What about saving with a partner/spouse?

Best approach:

  • Each opens their own FHSA ($8,000 each = $16,000/year combined)
  • Each opens their own TFSA ($6,500 each = $13,000/year combined)
  • Combined annual savings potential: $29,000/year
  • Timeline to $50,000: 2 years (vs 3-4 for single person)

This is one of the advantages of joint saving, that you can maximize both people’s government account limits.

Your Action Plan: Start Saving This Month

This week:

  • Calculate your realistic monthly savings amount
  • Open an FHSA account (government website or bank)
  • Open a TFSA if you don’t have one
  • Move savings to a HISA (higher interest rate)
  • Create a budget identifying $500-1,000/month to save

This month:

  • Make first FHSA contribution ($667/month toward $8,000 annual)
  • Make first TFSA contribution ($541 toward $6,500 annual)
  • Set up automatic monthly transfers to savings accounts
  • Calculate your realistic timeline to down payment goal

This quarter:

  • Track progress toward down payment goal
  • Reassess: Can you accelerate timeline with more savings?
  • Or explore alternative paths (rent-to-own, government incentive)?

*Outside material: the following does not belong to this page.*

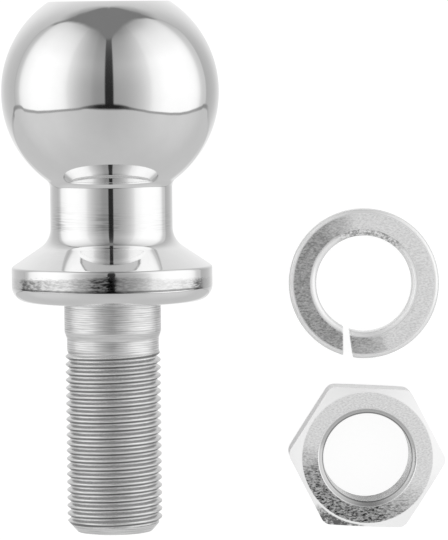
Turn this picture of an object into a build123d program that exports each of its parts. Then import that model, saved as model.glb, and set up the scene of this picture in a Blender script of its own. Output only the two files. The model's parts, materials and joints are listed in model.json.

Ready to Start Saving for Your Home?

Saving for a down payment is challenging—but achievable. With smart strategies (FHSA, TFSA, HISA), you can save $50,000+ in 3-4 years.

The key: Start now. Every month of saving compounds. The longer you wait, the longer the timeline stretches.

If you can’t wait 3-4 years, remember: alternative paths exist (rent-to-own, government incentives). You don’t have to choose between “save slowly” and “give up.” You can act now!